Pengajian ini satu paket dengan pendirian rumah buku, yang sesungguhnya menjadi landasan awal untuk moderasi bagi eks napiter dan juga pencegahan. Konsep literasi ini berdasar pada tesis bahwa radikalisme bisa menjangkiti seseorang karena kurangnya membaca. Sebaliknya, semakin seseorang banyak membaca, dia akan terbuka wawasan dan pengetahuannya sehingga tidak mudah terpengaruh paham radikal.

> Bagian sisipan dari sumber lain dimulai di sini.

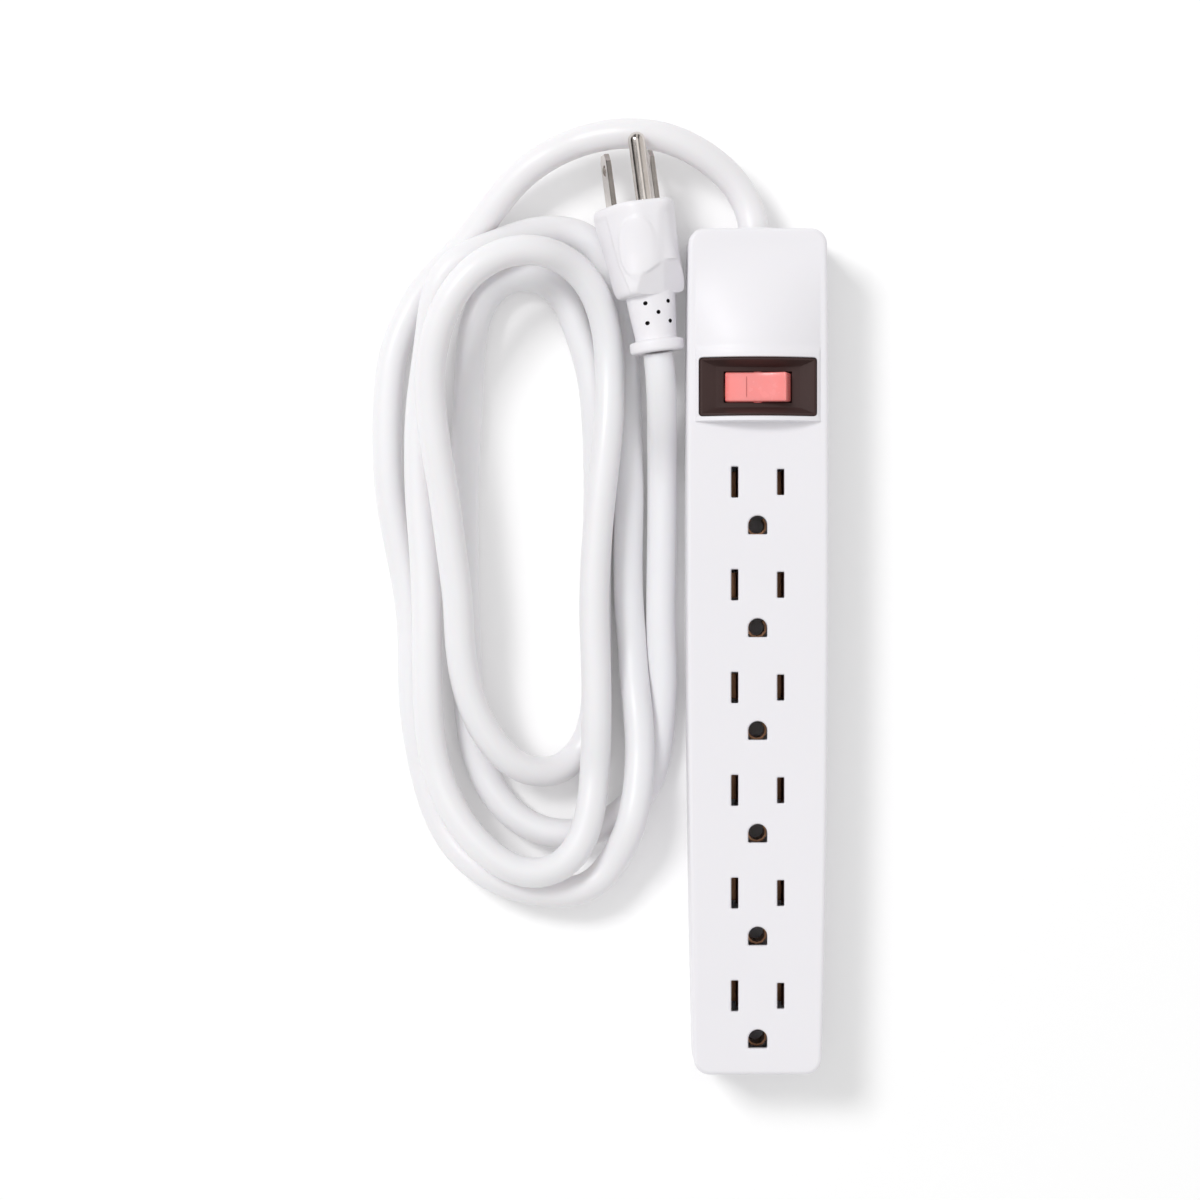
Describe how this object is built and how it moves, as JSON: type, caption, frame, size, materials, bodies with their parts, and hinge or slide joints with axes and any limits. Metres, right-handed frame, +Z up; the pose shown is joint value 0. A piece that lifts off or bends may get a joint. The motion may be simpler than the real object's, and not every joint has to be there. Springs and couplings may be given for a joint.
{
  "type": "power strip",
  "caption": "Straight grounded power strip with a row of outlets, a lit rocker switch under a raised hood, and a coiled lead ending in a grounded plug.",
  "frame": {"origin": "on the surface that the strip lies on, under the middle of its case", "axes": "+Y along the case towards the end with the switch and the lead, +Z up out of the outlet face, +X across the case away from the coiled lead"},
  "size_m": [0.1274, 0.2655, 0.032],
  "materials": {
    "white_shell": "satin white moulded plastic",
    "white_lead": "flexible white vinyl",
    "black_moulding": "dark moulded plastic",
    "red_lens": "translucent pale red plastic",
    "brass": "stamped brass strip",
    "nickel": "nickel-plated brass",
    "steel": "zinc-plated steel",
    "lamp_glass": "clear glass with an orange glow",
    "ceramic": "coated resistor body",
    "black_wire": "black vinyl insulation",
    "white_wire": "white vinyl insulation",
    "green_wire": "green vinyl insulation"
  },
  "bodies": {
    "strip": {"base_cover": "white_shell", "top_cover": "white_shell", "case_screw_1": "steel", "case_screw_2": "steel", "case_screw_3": "steel", "case_screw_4": "steel", "case_screw_5": "steel", "case_screw_6": "steel", "hot_bus": "brass", "neutral_bus": "brass", "ground_bus": "brass", "switch_frame": "black_moulding", "switch_back": "black_moulding", "line_terminal": "brass", "load_terminal": "brass", "lamp_terminal": "brass", "lamp_resistor": "ceramic", "cord_sleeve": "white_lead", "cord_clamp": "white_shell", "clamp_screw_1": "steel", "clamp_screw_2": "steel", "line_wire": "black_wire", "neutral_wire": "white_wire", "ground_wire": "green_wire", "load_wire": "black_wire", "cord_lead": "white_lead", "cord_coil": "white_lead", "cord_tail": "white_lead", "plug_body": "white_lead", "plug_bridge": "black_moulding", "neutral_blade": "nickel", "hot_blade": "nickel", "ground_pin": "nickel"},
    "rocker": {"rocker": "red_lens", "neon_lamp": "lamp_glass", "plunger": "black_moulding", "plunger_spring": "steel"},
    "contact_arm": {"contact_arm": "brass"}
  },
  "joints": [
    {"name": "rocker_tilt", "type": "hinge", "parent": "strip", "child": "rocker", "pos_m": [0, 0.073, 0.025], "axis": [0, 1, 0], "range_deg": [0, 20]},
    {"name": "contact_arm_tilt", "type": "hinge", "parent": "strip", "child": "contact_arm", "pos_m": [0, 0.073, 0.01337], "axis": [0, 1, 0], "range_deg": [-12, 0]}
  ],
  "couplings": [
    {"joint": "contact_arm_tilt", "follows": "rocker_tilt", "ratio": -0.6}
  ]
}
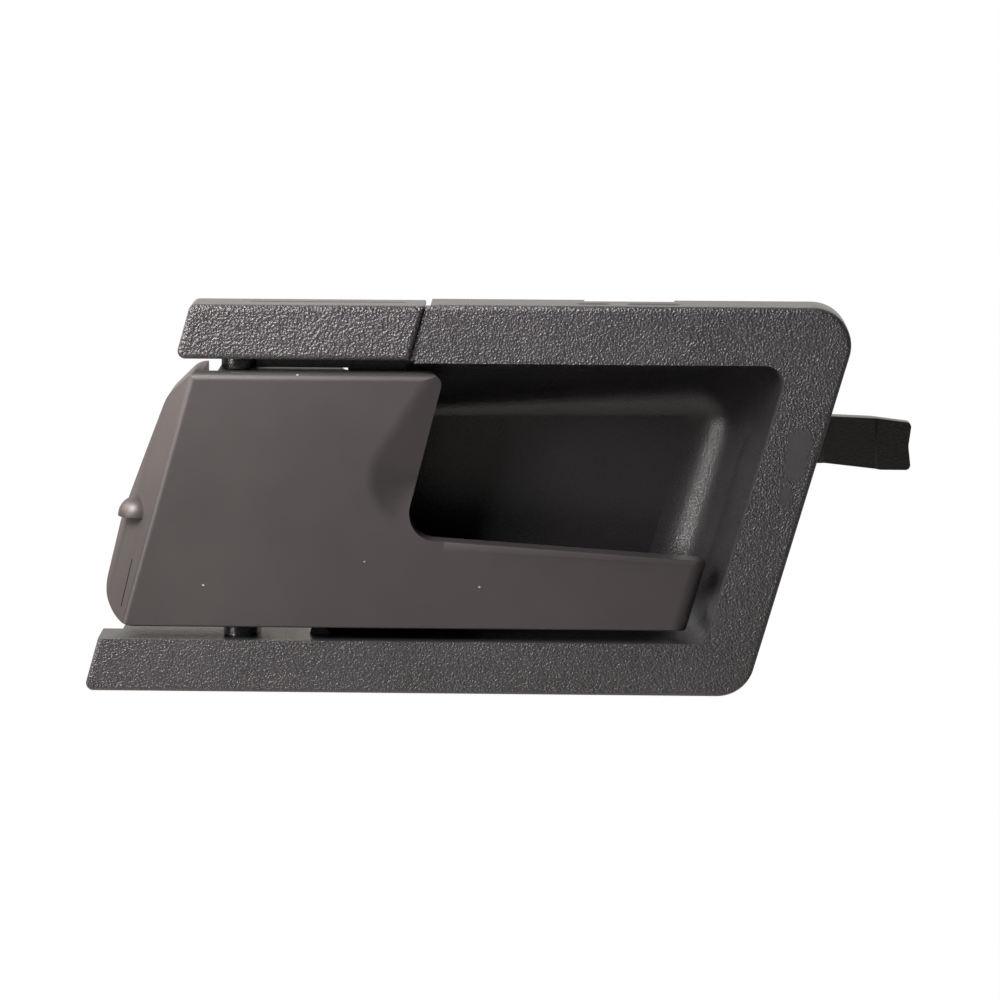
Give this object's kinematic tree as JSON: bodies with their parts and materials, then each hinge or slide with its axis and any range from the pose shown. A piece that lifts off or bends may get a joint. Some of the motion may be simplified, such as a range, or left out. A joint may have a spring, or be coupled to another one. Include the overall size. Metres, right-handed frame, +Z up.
{
  "type": "car interior door handle",
  "caption": "Black moulded interior door handle: slanted C-shaped bezel with finger bowl, sprung L-shaped pull lever, slide-off screw cover and rear hook tongue.",
  "frame": {"origin": "axis of the fixing screw on the plane where the housing's rear rim seats on the door trim", "axes": "+X along the door towards the hook tongue, +Y into the door, +Z up; the finger bowl faces -Y"},
  "size_m": [0.1666, 0.0373, 0.079],
  "materials": {
    "housing_plastic": "moulded black ABS with a fine spark-eroded grain",
    "cover_plastic": "moulded black ABS with a coarse grain",
    "lever_plastic": "moulded black polyamide, satin",
    "pin_steel": "drawn and zinc plated",
    "spring_steel": "bright drawn spring wire",
    "clip_plastic": "natural acetal",
    "stop_rubber": "moulded rubber"
  },
  "bodies": {
    "handle_base": {"housing": "housing_plastic", "pivot_pin": "pin_steel", "pin_retainer": "spring_steel", "bump_stop": "stop_rubber", "return_spring": "spring_steel"},
    "pull_lever": {"lever": "lever_plastic"},
    "rod_end": {"rod_clip": "clip_plastic"},
    "cover": {"screw_cover": "cover_plastic"}
  },
  "joints": [
    {"name": "clip_swivel", "type": "hinge", "parent": "pull_lever", "child": "rod_end", "pos_m": [-0.013, 0.0222, -0.0493], "axis": [0, 0, -1], "range_deg": [-36, 1]},
    {"name": "lever_hinge", "type": "hinge", "parent": "handle_base", "child": "pull_lever", "pos_m": [-0.013, 0.0022, -0.034], "axis": [0, 0, -1], "range_deg": [0, 35], "stiffness_Nm_per_rad": 0.08, "springref_deg": -34.38, "deforming": ["return_spring"]},
    {"name": "cover_slide", "type": "slide", "parent": "handle_base", "child": "cover", "axis": [-1, 0, 0], "range_m": [0, 0.03]}
  ],
  "couplings": [
    {"joint": "clip_swivel", "follows": "lever_hinge", "ratio": -1}
  ]
}
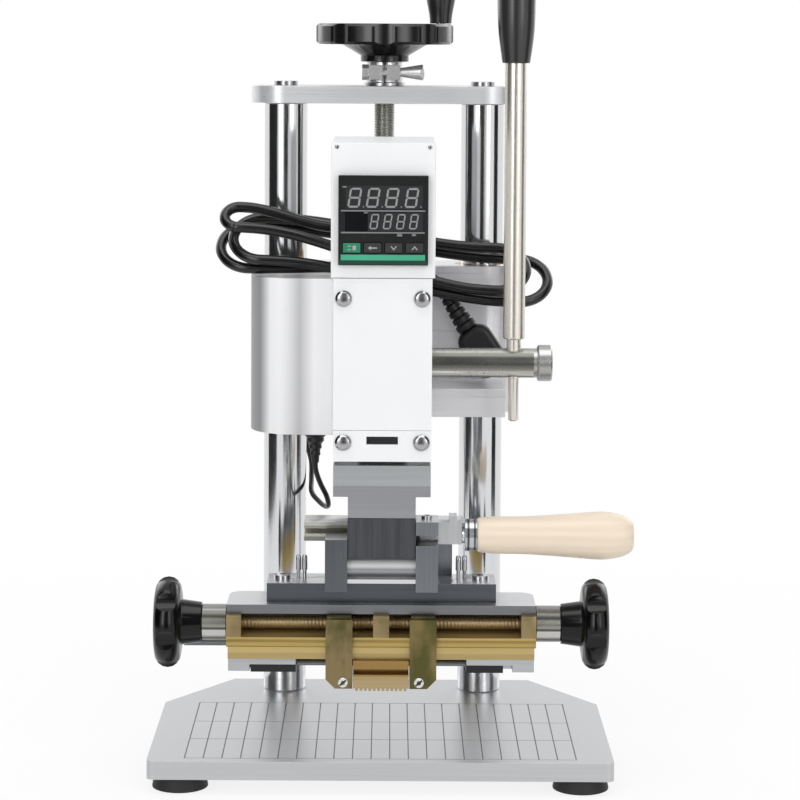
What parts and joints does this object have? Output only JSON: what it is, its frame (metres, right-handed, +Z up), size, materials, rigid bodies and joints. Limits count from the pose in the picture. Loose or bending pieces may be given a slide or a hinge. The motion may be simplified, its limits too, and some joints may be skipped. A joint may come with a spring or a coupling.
{
  "type": "hot foil stamping machine",
  "caption": "Bench hot foil stamping press: twin columns on a gridded base, screw-raised heated head with digital controller, side pull lever and wood-handled type carrier with side knobs.",
  "frame": {"origin": "centre of the base plate's top face, the work face that the item lies on", "axes": "+Z up, along the columns; +X to the right seen from the front, towards the lever; -Y is the front, where the controller faces"},
  "size_m": [0.262, 0.203, 0.475],
  "materials": {
    "satin_aluminium": "satin brushed",
    "black_rubber": "matt",
    "screw_steel": "bright turned",
    "chrome": "polished",
    "bronze": "turned",
    "black_bakelite": "gloss",
    "white_paint": "satin powder coat",
    "black_plastic": "fine texture",
    "display_black": "clear gloss over black",
    "green_key": "satin",
    "grey_key": "satin",
    "black_cord": "satin PVC",
    "dark_steel": "ground",
    "beech": "clear lacquer",
    "brass": "milled",
    "dull_brass": "dull milled"
  },
  "bodies": {
    "frame": {"base_plate": "satin_aluminium", "rubber_feet": "black_rubber", "frame_screws": "screw_steel", "columns": "chrome", "top_plate": "satin_aluminium", "screw_bush": "screw_steel"},
    "handwheel": {"handwheel": "black_bakelite", "lift_screw": "screw_steel", "crank_pin": "screw_steel", "lock_collar": "screw_steel"},
    "crank": {"crank_grip": "black_bakelite"},
    "lock": {"lock_screw": "screw_steel"},
    "carriage": {"carriage_block": "satin_aluminium", "bronze_bushes": "bronze", "lift_nut": "bronze", "left_cover": "white_paint", "ram_guide": "satin_aluminium", "head_case": "white_paint", "front_cover": "white_paint", "machine_screws": "screw_steel", "controller_body": "black_plastic", "display_window": "display_black", "power_relay": "black_plastic", "strain_relief": "black_plastic", "service_lead": "black_cord", "mains_coil": "black_cord", "mains_tail": "black_cord", "mains_plug": "black_plastic", "return_springs": "screw_steel"},
    "set_key": {"key_set": "green_key"},
    "shift_key": {"key_shift": "grey_key"},
    "down_key": {"key_down": "grey_key"},
    "up_key": {"key_up": "grey_key"},
    "lever": {"lever_shaft": "dark_steel", "shaft_pinion": "dark_steel", "lever_rod": "screw_steel", "lever_grip": "black_bakelite"},
    "ram": {"ram_bar": "dark_steel", "heater_block": "satin_aluminium", "heater_cartridges": "screw_steel", "carrier_rail": "dark_steel"},
    "carrier": {"die_block": "dark_steel", "uprights": "dark_steel", "polished_rods": "chrome", "handle_clamp": "screw_steel", "handle_rod": "chrome", "wooden_handle": "beech", "bridge_plate": "dark_steel", "slide_plate": "dark_steel", "slot_frame": "brass", "lower_plate": "screw_steel", "bottom_strip": "dark_steel", "type_holder": "brass", "carrier_screws": "screw_steel"},
    "left_jaw": {"jaw_left": "dull_brass"},
    "right_jaw": {"jaw_right": "dull_brass"},
    "left_knob": {"knob_left": "black_bakelite", "knob_shaft_left": "screw_steel"},
    "right_knob": {"knob_right": "black_bakelite", "knob_shaft_right": "screw_steel"}
  },
  "joints": [
    {"name": "handwheel_turn", "type": "hinge", "parent": "frame", "child": "handwheel", "pos_m": [0, 0.072, 0.38], "axis": [0, 0, 1], "range_deg": [-5412, 252]},
    {"name": "carriage_lift", "type": "slide", "parent": "frame", "child": "carriage", "axis": [0, 0, 1], "range_m": [-0.002, 0.045]},
    {"name": "crank_spin", "type": "hinge", "parent": "handwheel", "child": "crank", "pos_m": [0.0326, 0.072, 0.42], "axis": [0, 0, 1], "continuous": true},
    {"name": "lock_turn", "type": "hinge", "parent": "handwheel", "child": "lock", "pos_m": [0, 0.0585, 0.36505], "axis": [1, 0, 0], "range_deg": [0, 180]},
    {"name": "lever_pull", "type": "hinge", "parent": "carriage", "child": "lever", "pos_m": [0.073, -0.01, 0.2046], "axis": [1, 0, 0], "range_deg": [0, 105]},
    {"name": "ram_press", "type": "slide", "parent": "carriage", "child": "ram", "axis": [0, 0, -1], "range_m": [0, 0.0303], "stiffness_N_per_m": 1500, "springref_m": -0.035, "deforming": ["return_springs"]},
    {"name": "carrier_shift", "type": "slide", "parent": "ram", "child": "carrier", "axis": [1, 0, 0], "range_m": [0, 0.045]},
    {"name": "left_knob_turn", "type": "hinge", "parent": "carrier", "child": "left_knob", "pos_m": [-0.11, -0.054, 0.0672], "axis": [1, 0, 0], "range_deg": [0, 2522]},
    {"name": "left_jaw_slide", "type": "slide", "parent": "carrier", "child": "left_jaw", "axis": [-1, 0, 0], "range_m": [0, 0.014]},
    {"name": "right_knob_turn", "type": "hinge", "parent": "carrier", "child": "right_knob", "pos_m": [0.11, -0.054, 0.0672], "axis": [1, 0, 0], "range_deg": [0, 2522]},
    {"name": "right_jaw_slide", "type": "slide", "parent": "carrier", "child": "right_jaw", "axis": [1, 0, 0], "range_m": [0, 0.014]},
    {"name": "set_key_press", "type": "slide", "parent": "carriage", "child": "set_key", "axis": [0, 1, 0], "range_m": [0, 0.0005], "stiffness_N_per_m": 400, "springref_m": -0.001},
    {"name": "shift_key_press", "type": "slide", "parent": "carriage", "child": "shift_key", "axis": [0, 1, 0], "range_m": [0, 0.0005], "stiffness_N_per_m": 400, "springref_m": -0.001},
    {"name": "down_key_press", "type": "slide", "parent": "carriage", "child": "down_key", "axis": [0, 1, 0], "range_m": [0, 0.0005], "stiffness_N_per_m": 400, "springref_m": -0.001},
    {"name": "up_key_press", "type": "slide", "parent": "carriage", "child": "up_key", "axis": [0, 1, 0], "range_m": [0, 0.0005], "stiffness_N_per_m": 400, "springref_m": -0.001}
  ],
  "couplings": [
    {"joint": "handwheel_turn", "follows": "carriage_lift", "rad_per_m": -2094.4},
    {"joint": "ram_press", "follows": "lever_pull", "m_per_rad": 0.0165},
    {"joint": "left_knob_turn", "follows": "left_jaw_slide", "rad_per_m": 3141.6},
    {"joint": "right_knob_turn", "follows": "right_jaw_slide", "rad_per_m": 3141.6}
  ]
}
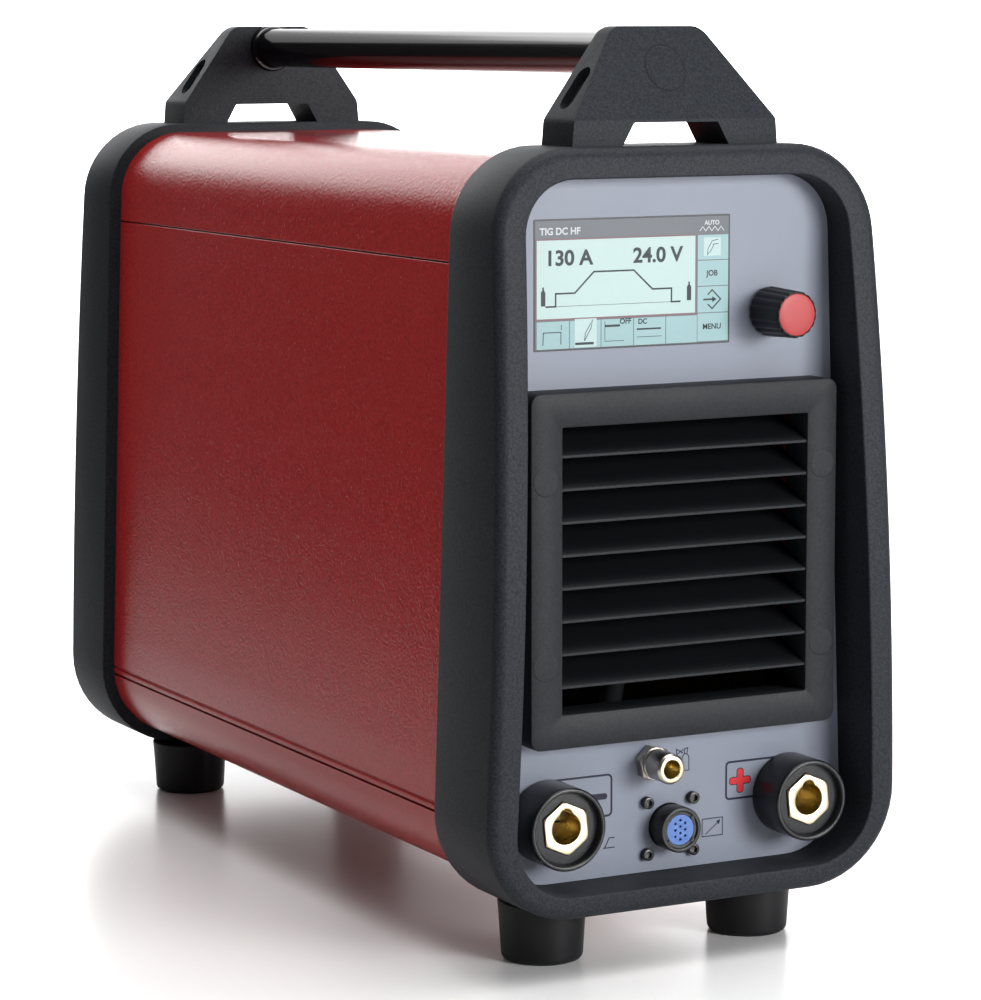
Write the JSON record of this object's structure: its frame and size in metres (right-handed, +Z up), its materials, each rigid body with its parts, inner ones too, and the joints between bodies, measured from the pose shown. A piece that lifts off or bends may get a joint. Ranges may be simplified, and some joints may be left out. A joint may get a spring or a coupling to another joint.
{
  "type": "tig welder",
  "caption": "Portable inverter TIG welding power source: tapered case between two bowed end frames, with handle bar, colour display, rotary knob, louvre grille, sockets and gas outlet.",
  "frame": {"origin": "on the floor under the middle of the case, halfway along and across", "axes": "+X to the right seen from the front, +Y from the front panel to the back, +Z up"},
  "size_m": [0.207, 0.4944, 0.41],
  "materials": {
    "case_plastic": "fine-grained satin",
    "grille_plastic": "fine-grained satin",
    "red_paint": "coarse textured powder coat",
    "foot_rubber": "matt",
    "zinc_steel": "zinc plated",
    "bar_black": "gloss",
    "panel_grey": "printed satin foil on sheet",
    "rear_panel_paint": "satin",
    "display_glass": "gloss",
    "display_case": "satin",
    "board_green": "satin",
    "encoder_metal": "satin",
    "brass": "polished",
    "nickel": "polished",
    "knob_black": "satin",
    "knob_red": "satin",
    "socket_black": "semi-gloss",
    "insert_blue": "satin",
    "screw_black": "black oxide",
    "switch_black": "satin",
    "switch_red": "satin",
    "fan_black": "satin",
    "sink_aluminium": "extruded",
    "module_black": "satin",
    "capacitor_blue": "sleeved",
    "core_iron": "laminated",
    "copper": "enamelled copper",
    "ignition_red": "potted",
    "hose_black": "matt"
  },
  "bodies": {
    "case": {"front_frame": "case_plastic", "rear_frame": "case_plastic", "top_cover": "red_paint", "left_side_panel": "red_paint", "right_side_panel": "red_paint", "bottom_tray": "red_paint", "foot_front_left": "foot_rubber", "foot_front_right": "foot_rubber", "foot_rear_left": "foot_rubber", "foot_rear_right": "foot_rubber", "foot_screws": "zinc_steel", "handle_bracket_front": "case_plastic", "handle_bracket_rear": "case_plastic", "handle_bar": "bar_black", "handle_plugs": "case_plastic", "handle_screws": "zinc_steel", "front_panel": "panel_grey", "display_glass": "display_glass", "display_module": "display_case", "display_board": "board_green", "encoder_body": "encoder_metal", "encoder_nut": "brass", "front_grille": "grille_plastic", "negative_socket_body": "socket_black", "negative_contact": "brass", "positive_socket_body": "socket_black", "positive_contact": "brass", "socket_nuts": "socket_black", "gas_outlet": "nickel", "remote_shell": "socket_black", "remote_insert": "insert_blue", "remote_screws": "screw_black", "rear_panel": "rear_panel_paint", "rear_grille": "grille_plastic", "rear_screws": "zinc_steel", "mains_switch_body": "switch_black", "cable_gland": "socket_black", "gas_inlet": "brass", "chassis_plate": "zinc_steel", "wind_tunnel": "zinc_steel", "fan_frame": "fan_black", "heat_sink": "sink_aluminium", "power_modules": "module_black", "power_board": "board_green", "bulk_capacitors": "capacitor_blue", "control_board": "board_green", "transformer_core": "core_iron", "transformer_winding": "copper", "output_inductor": "copper", "ignition_unit": "ignition_red", "busbars": "copper", "valve_body": "brass", "gas_hose": "hose_black"},
    "knob_push": {"encoder_plunger": "encoder_metal"},
    "knob_turn": {"encoder_shaft": "encoder_metal", "control_knob": "knob_black", "knob_cap": "knob_red"},
    "mains_switch": {"mains_switch_knob": "switch_red"},
    "fan": {"fan_rotor": "fan_black"},
    "valve": {"valve_plunger": "encoder_metal"}
  },
  "joints": [
    {"name": "knob_press", "type": "slide", "parent": "case", "child": "knob_push", "axis": [0, 1, 0], "range_m": [0, 0.0008], "stiffness_N_per_m": 2000, "springref_m": -0.0005},
    {"name": "knob_rotate", "type": "hinge", "parent": "knob_push", "child": "knob_turn", "pos_m": [0.0502, -0.21915, 0.2848], "axis": [0, 1, 0], "continuous": true},
    {"name": "mains_switch_turn", "type": "hinge", "parent": "case", "child": "mains_switch", "pos_m": [-0.038, 0.2209, 0.3], "axis": [0, -1, 0], "range_deg": [0, 90]},
    {"name": "fan_spin", "type": "hinge", "parent": "case", "child": "fan", "pos_m": [0, 0.2059, 0.178], "axis": [0, 1, 0], "continuous": true},
    {"name": "valve_lift", "type": "slide", "parent": "case", "child": "valve", "axis": [0, 0, 1], "range_m": [0, 0.0018], "stiffness_N_per_m": 400, "springref_m": -0.001}
  ]
}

Agenda terpenting dalam pendirian rumah buku ini sejatinya hendak mendorong para eks napiter yang mendirikannya menjadi "agen perubahan" bagi masyarakat, minimal masyarakat sekitar rumah tinggalnya. Dengan rumah buku ini, mereka didorong untuk mampu menebarkan budaya baca dan menaburkan pikiran moderat kepada warga sekitar. Tujuan ini sekaligus bermanfaat di dua ranah, yaitu deradikalisasi dan pencegahan masyarakat dari bujuk rayu radikalisme.
Jihad baru
Upaya deradikalisasi selama ini belum merambah pada literasi untuk eks napiter. Gerakan literasi yang ada lebih banyak menyasar masyarakat umum dalam rangka pencegahan radikalisme, seperti pelatihan anti-hoaks atau mengelola media sosial yang sehat.
Komunitas pecinta buku dan taman bacaan memang sudah cukup bertumbuh di sejumlah daerah. Ini tentu fakta yang menggembirakan. Hanya saja, komunitas buku yang terbentuk hampir semuanya tidak menjamah para eks napiter. Artinya, para eks napiter belum diposisikan sebagai figur yang mampu mengelola taman baca. Mereka masih lebih banyak dijadikan sebagai "komoditas" yang ujungnya menjadikan mereka "anak manja" dan "matre", yang bila tidak ada bantuan materi mereka enggan untuk mengikuti program seperti deradikalisasi. Selain itu, mereka belum dipandang sebagai insan-insan yang bisa diubah haluannya dari "jihadis teror" ke "jihadis literasi" sebagai rintisan mewujudkan "jihad baru".
Kita perlu melahirkan lebih banyak "jihadis literasi" yang punya militansi tinggi, bekerja tanpa iming-iming, serta ditempa kegigihan dan ketelatenan. Radikalisme yang akarnya juga bersumber dari akibat kurang baca sudah seharusnya ditandingi dengan menggalakkan gerakan literasi untuk moderasi dan membentengi masyarakat dari pengaruh radikalisme. Kita yakin, literasi bisa mengikis radikalisasi.